___ DATA FOR THE TASK

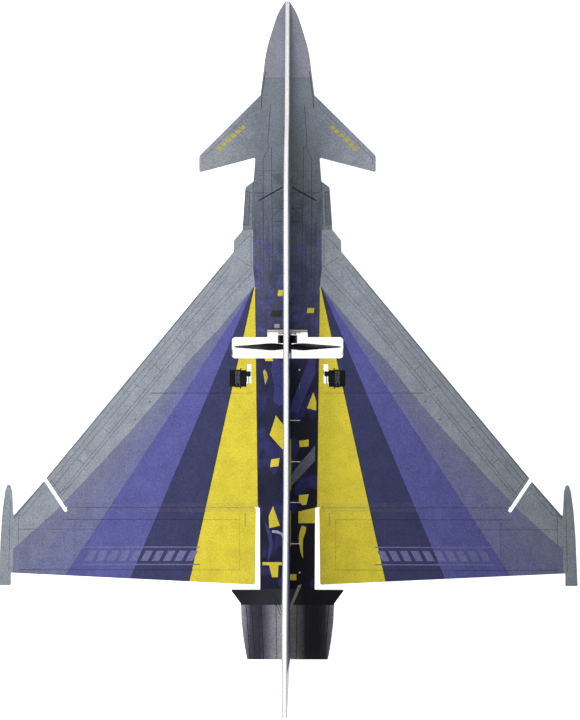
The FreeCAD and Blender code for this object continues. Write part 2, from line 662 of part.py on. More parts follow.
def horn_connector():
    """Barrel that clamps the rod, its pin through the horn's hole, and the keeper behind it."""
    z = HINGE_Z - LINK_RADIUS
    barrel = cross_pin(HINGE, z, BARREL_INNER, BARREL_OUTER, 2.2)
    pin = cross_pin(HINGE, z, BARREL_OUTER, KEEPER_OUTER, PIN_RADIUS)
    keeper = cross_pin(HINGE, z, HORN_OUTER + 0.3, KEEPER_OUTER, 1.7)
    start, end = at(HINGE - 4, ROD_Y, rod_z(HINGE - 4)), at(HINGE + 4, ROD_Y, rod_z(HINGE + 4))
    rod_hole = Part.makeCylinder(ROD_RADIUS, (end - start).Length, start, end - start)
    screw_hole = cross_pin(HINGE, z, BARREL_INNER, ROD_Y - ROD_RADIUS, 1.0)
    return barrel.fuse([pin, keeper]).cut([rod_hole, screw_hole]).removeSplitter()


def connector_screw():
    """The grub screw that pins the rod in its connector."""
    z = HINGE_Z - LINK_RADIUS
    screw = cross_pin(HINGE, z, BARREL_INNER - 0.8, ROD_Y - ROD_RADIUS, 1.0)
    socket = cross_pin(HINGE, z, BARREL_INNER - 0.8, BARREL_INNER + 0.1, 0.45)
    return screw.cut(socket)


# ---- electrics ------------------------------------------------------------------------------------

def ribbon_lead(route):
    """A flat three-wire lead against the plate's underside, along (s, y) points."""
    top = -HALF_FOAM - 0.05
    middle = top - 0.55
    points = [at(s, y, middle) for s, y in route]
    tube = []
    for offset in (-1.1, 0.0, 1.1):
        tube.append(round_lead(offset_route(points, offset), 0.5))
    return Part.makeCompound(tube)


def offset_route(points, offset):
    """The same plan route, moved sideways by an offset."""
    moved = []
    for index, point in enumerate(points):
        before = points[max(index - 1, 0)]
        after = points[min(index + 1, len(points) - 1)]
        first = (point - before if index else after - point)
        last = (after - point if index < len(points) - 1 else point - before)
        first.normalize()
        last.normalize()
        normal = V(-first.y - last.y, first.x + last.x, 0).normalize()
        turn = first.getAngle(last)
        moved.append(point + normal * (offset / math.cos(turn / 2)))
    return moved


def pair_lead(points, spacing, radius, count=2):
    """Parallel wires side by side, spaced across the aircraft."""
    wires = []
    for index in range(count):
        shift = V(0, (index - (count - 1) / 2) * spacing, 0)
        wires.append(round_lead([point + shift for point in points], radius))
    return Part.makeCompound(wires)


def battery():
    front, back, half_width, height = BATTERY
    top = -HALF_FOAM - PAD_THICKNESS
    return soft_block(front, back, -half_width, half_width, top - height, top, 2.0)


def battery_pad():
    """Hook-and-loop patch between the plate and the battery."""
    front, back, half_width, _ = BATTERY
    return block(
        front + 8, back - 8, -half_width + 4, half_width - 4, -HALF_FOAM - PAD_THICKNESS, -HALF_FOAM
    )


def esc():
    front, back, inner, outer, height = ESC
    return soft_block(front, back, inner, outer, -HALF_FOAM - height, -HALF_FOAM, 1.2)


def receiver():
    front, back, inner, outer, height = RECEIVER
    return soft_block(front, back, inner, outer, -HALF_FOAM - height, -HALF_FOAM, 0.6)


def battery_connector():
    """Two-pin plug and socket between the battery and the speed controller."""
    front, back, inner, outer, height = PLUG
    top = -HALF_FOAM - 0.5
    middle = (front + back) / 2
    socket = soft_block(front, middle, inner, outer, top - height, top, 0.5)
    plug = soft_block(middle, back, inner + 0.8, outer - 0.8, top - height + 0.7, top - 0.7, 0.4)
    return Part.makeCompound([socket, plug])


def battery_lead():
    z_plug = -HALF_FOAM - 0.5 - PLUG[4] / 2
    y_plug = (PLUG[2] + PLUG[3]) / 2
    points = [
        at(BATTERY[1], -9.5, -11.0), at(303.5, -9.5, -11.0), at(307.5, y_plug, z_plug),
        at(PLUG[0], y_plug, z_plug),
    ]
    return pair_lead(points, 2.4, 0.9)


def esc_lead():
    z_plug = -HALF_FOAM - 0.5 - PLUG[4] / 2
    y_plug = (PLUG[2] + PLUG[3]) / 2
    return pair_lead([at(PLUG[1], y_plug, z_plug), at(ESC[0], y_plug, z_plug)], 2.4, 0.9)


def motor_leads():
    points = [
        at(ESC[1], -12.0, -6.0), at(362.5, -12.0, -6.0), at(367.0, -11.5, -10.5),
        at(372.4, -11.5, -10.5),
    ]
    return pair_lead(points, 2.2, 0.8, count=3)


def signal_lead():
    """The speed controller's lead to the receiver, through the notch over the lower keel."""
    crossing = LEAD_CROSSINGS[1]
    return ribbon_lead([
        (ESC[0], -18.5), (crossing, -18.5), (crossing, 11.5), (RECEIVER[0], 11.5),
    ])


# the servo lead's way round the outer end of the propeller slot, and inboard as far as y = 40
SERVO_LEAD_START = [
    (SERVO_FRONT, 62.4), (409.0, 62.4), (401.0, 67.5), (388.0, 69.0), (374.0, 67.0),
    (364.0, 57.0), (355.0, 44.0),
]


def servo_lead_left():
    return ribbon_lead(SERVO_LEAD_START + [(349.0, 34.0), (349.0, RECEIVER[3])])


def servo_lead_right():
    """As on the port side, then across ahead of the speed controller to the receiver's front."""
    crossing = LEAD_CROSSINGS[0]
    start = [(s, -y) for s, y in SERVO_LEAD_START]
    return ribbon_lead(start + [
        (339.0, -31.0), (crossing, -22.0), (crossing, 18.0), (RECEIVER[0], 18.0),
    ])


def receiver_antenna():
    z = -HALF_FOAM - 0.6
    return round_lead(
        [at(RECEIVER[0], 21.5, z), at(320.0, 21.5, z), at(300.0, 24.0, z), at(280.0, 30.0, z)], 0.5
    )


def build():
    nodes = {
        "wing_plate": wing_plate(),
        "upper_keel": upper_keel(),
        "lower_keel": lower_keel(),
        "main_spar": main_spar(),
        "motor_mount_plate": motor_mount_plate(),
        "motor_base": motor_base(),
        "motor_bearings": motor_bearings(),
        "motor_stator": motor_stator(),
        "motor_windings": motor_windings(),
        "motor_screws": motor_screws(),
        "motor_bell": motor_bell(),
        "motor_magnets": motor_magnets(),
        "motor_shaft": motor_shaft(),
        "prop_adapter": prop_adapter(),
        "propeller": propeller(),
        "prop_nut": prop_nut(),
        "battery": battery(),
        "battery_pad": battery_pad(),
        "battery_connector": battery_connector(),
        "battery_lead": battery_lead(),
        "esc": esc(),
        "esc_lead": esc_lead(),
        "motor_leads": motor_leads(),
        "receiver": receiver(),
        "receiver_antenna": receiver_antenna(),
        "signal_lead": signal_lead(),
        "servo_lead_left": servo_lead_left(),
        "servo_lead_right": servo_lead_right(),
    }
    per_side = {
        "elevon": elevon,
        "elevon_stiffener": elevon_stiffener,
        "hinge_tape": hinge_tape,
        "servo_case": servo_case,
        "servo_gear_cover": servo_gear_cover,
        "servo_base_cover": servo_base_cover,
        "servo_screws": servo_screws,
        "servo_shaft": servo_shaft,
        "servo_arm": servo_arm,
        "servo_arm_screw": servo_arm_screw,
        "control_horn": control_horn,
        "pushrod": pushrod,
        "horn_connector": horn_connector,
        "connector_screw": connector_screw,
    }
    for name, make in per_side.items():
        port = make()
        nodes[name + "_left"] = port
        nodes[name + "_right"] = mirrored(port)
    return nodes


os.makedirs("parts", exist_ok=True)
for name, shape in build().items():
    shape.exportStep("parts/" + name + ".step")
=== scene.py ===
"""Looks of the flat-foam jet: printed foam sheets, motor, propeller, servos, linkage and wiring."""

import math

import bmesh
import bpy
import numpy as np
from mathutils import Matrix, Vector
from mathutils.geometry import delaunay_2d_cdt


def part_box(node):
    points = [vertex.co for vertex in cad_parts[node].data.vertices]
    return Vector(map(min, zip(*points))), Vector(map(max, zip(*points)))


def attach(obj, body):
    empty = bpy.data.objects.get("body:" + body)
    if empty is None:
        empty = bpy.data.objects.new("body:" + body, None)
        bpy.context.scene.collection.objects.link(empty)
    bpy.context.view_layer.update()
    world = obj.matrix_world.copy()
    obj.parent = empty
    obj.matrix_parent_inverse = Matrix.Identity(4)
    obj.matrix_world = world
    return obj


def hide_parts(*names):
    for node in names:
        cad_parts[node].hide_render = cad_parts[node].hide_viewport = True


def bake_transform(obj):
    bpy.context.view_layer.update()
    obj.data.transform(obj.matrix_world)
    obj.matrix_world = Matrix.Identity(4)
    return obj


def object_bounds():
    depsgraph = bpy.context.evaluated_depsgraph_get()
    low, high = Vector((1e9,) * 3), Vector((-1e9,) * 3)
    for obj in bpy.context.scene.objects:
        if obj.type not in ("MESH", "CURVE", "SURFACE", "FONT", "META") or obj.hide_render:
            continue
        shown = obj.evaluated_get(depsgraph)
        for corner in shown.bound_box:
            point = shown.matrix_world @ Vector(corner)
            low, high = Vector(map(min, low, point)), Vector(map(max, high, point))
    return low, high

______
___ DATA FOR THE TASK

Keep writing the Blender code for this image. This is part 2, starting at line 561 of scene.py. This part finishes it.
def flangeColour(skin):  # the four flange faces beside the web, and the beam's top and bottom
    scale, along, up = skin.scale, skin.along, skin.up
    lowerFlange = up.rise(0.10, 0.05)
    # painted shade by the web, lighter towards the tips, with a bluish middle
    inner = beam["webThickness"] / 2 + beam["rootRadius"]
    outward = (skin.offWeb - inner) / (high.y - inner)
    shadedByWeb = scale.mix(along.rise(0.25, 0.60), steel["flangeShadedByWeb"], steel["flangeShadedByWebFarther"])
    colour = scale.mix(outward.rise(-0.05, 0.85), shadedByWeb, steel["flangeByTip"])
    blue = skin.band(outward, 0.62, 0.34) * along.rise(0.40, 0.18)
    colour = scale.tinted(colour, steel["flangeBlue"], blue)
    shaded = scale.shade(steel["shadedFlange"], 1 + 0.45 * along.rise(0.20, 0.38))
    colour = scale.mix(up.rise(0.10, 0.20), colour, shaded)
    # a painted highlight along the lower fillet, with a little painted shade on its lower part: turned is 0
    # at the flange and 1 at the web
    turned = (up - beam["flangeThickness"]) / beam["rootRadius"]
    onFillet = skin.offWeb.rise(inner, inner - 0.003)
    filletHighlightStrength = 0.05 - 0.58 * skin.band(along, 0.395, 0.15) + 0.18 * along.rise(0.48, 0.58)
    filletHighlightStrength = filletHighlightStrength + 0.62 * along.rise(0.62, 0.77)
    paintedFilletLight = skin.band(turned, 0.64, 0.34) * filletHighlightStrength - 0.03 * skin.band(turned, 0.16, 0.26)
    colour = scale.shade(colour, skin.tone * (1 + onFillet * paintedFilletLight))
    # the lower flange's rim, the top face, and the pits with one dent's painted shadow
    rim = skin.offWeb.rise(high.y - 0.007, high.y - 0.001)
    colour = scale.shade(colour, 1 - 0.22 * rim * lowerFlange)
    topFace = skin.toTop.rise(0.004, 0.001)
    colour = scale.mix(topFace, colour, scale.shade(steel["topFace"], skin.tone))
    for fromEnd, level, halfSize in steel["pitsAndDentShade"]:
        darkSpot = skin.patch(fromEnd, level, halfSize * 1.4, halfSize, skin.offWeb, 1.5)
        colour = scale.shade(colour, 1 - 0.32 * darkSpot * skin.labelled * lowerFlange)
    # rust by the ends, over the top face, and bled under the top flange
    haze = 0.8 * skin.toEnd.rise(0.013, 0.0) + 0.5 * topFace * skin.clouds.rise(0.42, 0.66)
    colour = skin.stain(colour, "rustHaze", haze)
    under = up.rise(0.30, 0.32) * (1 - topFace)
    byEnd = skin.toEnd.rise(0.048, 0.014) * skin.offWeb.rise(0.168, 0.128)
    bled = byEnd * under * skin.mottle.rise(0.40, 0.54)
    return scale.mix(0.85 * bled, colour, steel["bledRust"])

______

--- OBJECTIVE ---
Give again only the lines from the one bearing "return nodes" through the one bearing "bpy.context.scene.collection.objects.link(empty)", exactly as they stand.

--- TASK RESULT ---
    return nodes


os.makedirs("parts", exist_ok=True)
for name, shape in build().items():
    shape.exportStep("parts/" + name + ".step")
=== scene.py ===
"""Looks of the flat-foam jet: printed foam sheets, motor, propeller, servos, linkage and wiring."""

import math

import bmesh
import bpy
import numpy as np
from mathutils import Matrix, Vector
from mathutils.geometry import delaunay_2d_cdt


def part_box(node):
    points = [vertex.co for vertex in cad_parts[node].data.vertices]
    return Vector(map(min, zip(*points))), Vector(map(max, zip(*points)))


def attach(obj, body):
    empty = bpy.data.objects.get("body:" + body)
    if empty is None:
        empty = bpy.data.objects.new("body:" + body, None)
        bpy.context.scene.collection.objects.link(empty)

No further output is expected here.